Payments for repurchased Shares may require the Company to liquidate all or a portion of its portfolio holdings. Such action could give rise to increased taxable distributions to Shareholders, including distributions of ordinary income or short-term capital gains taxable to individuals as ordinary income.
Under Treasury regulations directed at tax shelter activity, if a Shareholder recognizes a loss of $2 million or more for an individual Shareholder or $10 million or more for a corporate Shareholder in any single taxable year (or a greater loss over a combination of years), such Shareholder must file with the IRS a disclosure statement on Form 8886. Direct holders of portfolio securities are in many cases excepted from this reporting requirement, but under current guidance, shareholders of a regulated investment company (“RIC”), such as the Company, are not excepted. Future guidance may extend the current exception from this reporting requirement to shareholders of most or all RICs. The fact that a loss is reportable under these regulations does not affect the legal determination of whether the taxpayer’s treatment of the loss is proper.
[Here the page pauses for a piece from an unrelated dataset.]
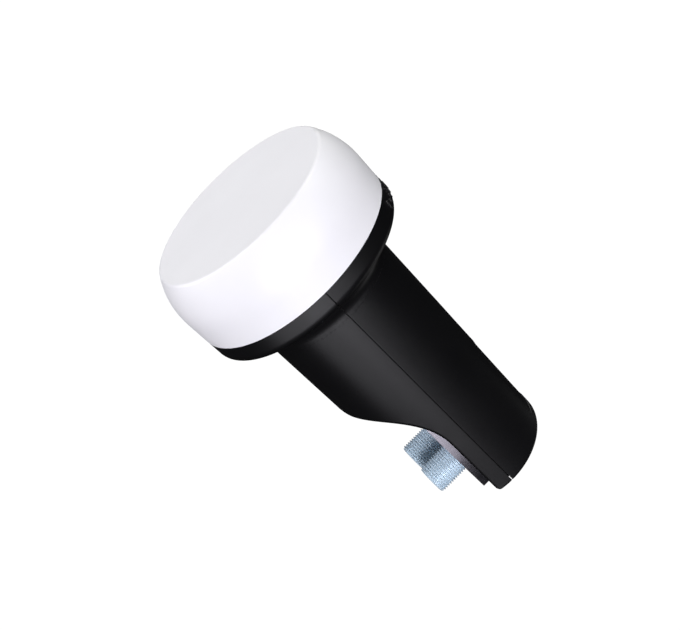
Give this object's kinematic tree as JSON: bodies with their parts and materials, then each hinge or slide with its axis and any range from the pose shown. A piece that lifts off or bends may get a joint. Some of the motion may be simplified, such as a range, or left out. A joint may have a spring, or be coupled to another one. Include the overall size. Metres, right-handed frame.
{
  "type": "satellite lnb",
  "caption": "Low-noise block downconverter for a satellite dish: domed white feed cap, round black neck and two threaded outputs under the rear.",
  "frame": {"origin": "on the boresight axis, at the middle of the neck that the feed clamp holds", "axes": "+X is the boresight, out of the feed cap; +Z is the top, away from the output ports; +Y is the left side seen from behind"},
  "size_m": [0.1089, 0.0596, 0.0599],
  "materials": {
    "white_plastic": "satin moulded, weather resistant",
    "black_plastic": "fine satin texture",
    "cast_metal": "die-cast, machined port face",
    "bright_metal": "nickel plated, threaded",
    "steel_zinc": "zinc plated",
    "seal_rubber": "soft black rubber",
    "board": "solder-masked laminate",
    "chip_black": "moulded package",
    "capacitor_ceramic": "fired ceramic with plated ends",
    "sleeve_white": "low-loss white plastic",
    "insulator_white": "moulded insulator",
    "contact_gold": "gold flashed brass"
  },
  "bodies": {
    "root": {"feed_cap": "white_plastic", "cap_seal": "seal_rubber", "feed_casting": "cast_metal", "upper_shroud": "black_plastic", "lower_shroud": "black_plastic", "chassis_cover": "steel_zinc", "cover_gasket": "seal_rubber", "cover_screws": "steel_zinc", "main_board": "board", "board_screws": "steel_zinc", "lna_transistors": "chip_black", "converter_chip": "chip_black", "reference_crystal": "steel_zinc", "voltage_regulators": "chip_black", "filter_capacitors": "capacitor_ceramic", "bias_chokes": "chip_black", "upright_probe": "contact_gold", "upright_probe_sleeve": "sleeve_white", "level_probe": "contact_gold", "level_probe_sleeve": "sleeve_white", "isolation_pin": "steel_zinc", "left_port_body": "bright_metal", "right_port_body": "bright_metal", "left_port_insulator": "insulator_white", "right_port_insulator": "insulator_white", "left_port_contact": "contact_gold", "right_port_contact": "contact_gold"}
  },
  "joints": []
}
Shareholders should consult their own tax advisors concerning any possible disclosure obligation with respect to their disposition of Shares pursuant to the Offer.
11.Miscellaneous.
The Offer is not being made to, nor will tenders be accepted from, Shareholders in any jurisdiction in which the Offer or its acceptance would not comply with the securities or Blue Sky laws of such jurisdiction. The Company is not aware of any jurisdiction in which the Offer or tenders pursuant thereto would not be in compliance with the laws of such jurisdiction. However, the Company reserves the right to exclude Shareholders from the Offer in any jurisdiction in which it is asserted that the Offer cannot lawfully be made.
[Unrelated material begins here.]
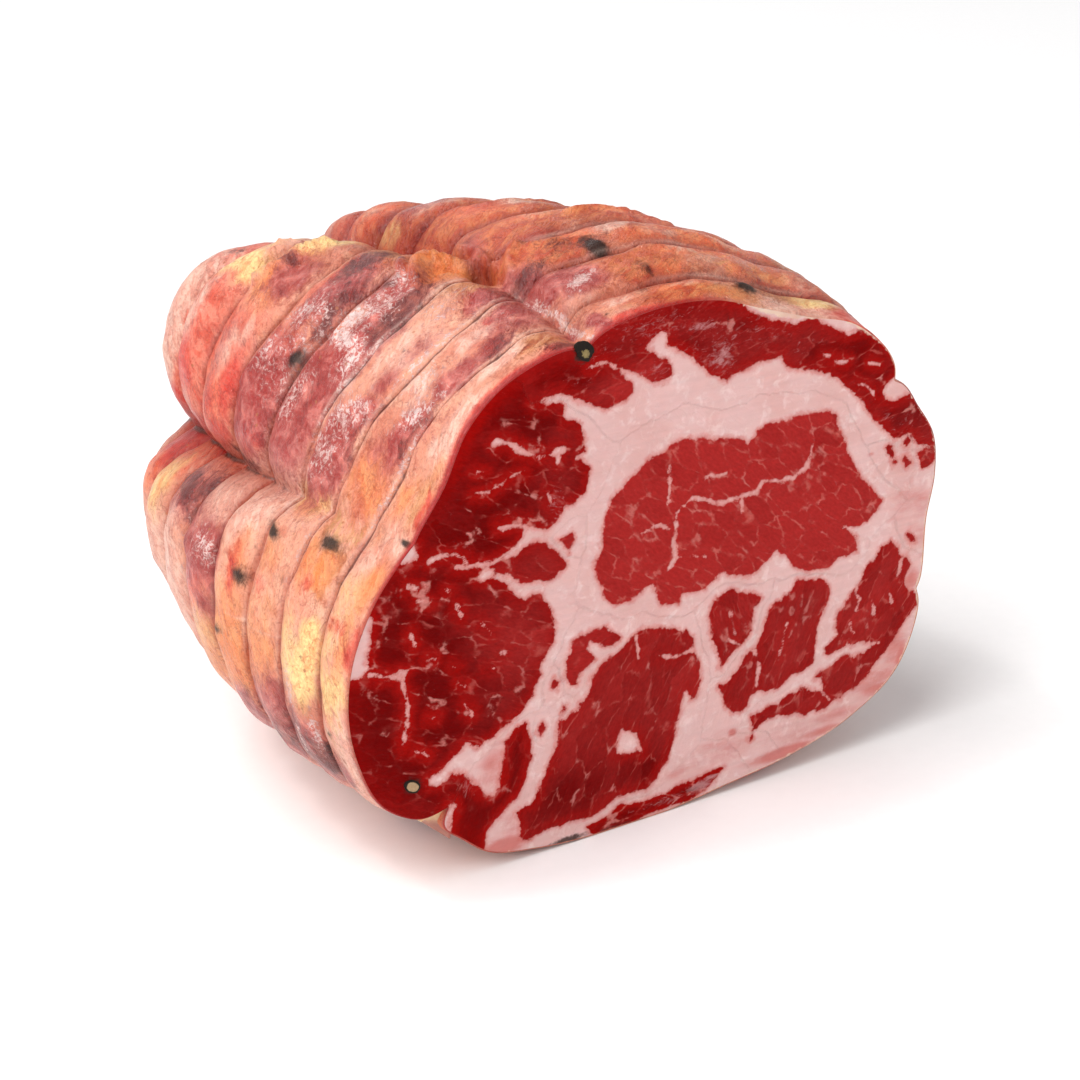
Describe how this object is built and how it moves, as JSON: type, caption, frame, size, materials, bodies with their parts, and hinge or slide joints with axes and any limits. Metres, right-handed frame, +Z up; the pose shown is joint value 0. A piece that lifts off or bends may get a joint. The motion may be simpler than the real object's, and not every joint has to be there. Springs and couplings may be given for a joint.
{
  "type": "coppa",
  "caption": "Cut coppa: cured pork neck in a natural casing with string imprints and lengthwise folds, cut flat across to show the marbled meat.",
  "frame": {"origin": "centre of the bounding box's underside, on the surface that the piece rests on", "axes": "+Z up; -Y out of the flat cut; +X to the right when looking at the cut"},
  "size_m": [0.1341, 0.1234, 0.107],
  "materials": {
    "natural_casing": "moist natural casing over fat and meat, satin with glossy patches",
    "cured_meat": "fresh cut face, moist lean meat with pale pink fat",
    "black_pepper": "dry wrinkled peppercorn skin, matte"
  },
  "bodies": {
    "root": {"coppa": "natural_casing"}
  },
  "joints": []
}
The Company believes such exclusion is permissible under applicable laws and regulations, provided the Company makes a good faith effort to comply with any state law deemed applicable to the Offer.
The Company has filed an Issuer Tender Offer Statement on Schedule TO with the Securities and Exchange Commission (the “SEC”), which includes certain information relating to the Offer summarized herein. A free copy of such statement may be obtained by contacting the Transfer Agent at CrestlineTA_INQ@statestreet.com and clsf-ir@crestlineinc.com, or from the SEC’s website (www.sec.gov).
Financial Statements
The unaudited financial statements of the Company for the nine months ended September 30, 2025 and the audited financial statements of the Company for the year ended December 31, 2025, filed with the SEC on EDGAR on November 28, 2025 and March 17, 2026, respectively, are incorporated herein by reference. The Company will prepare and make available to Shareholders the audited annual financial statements of the Company within 90 days after the close of the period for which the report is being made, or as otherwise required by the 1940 Act.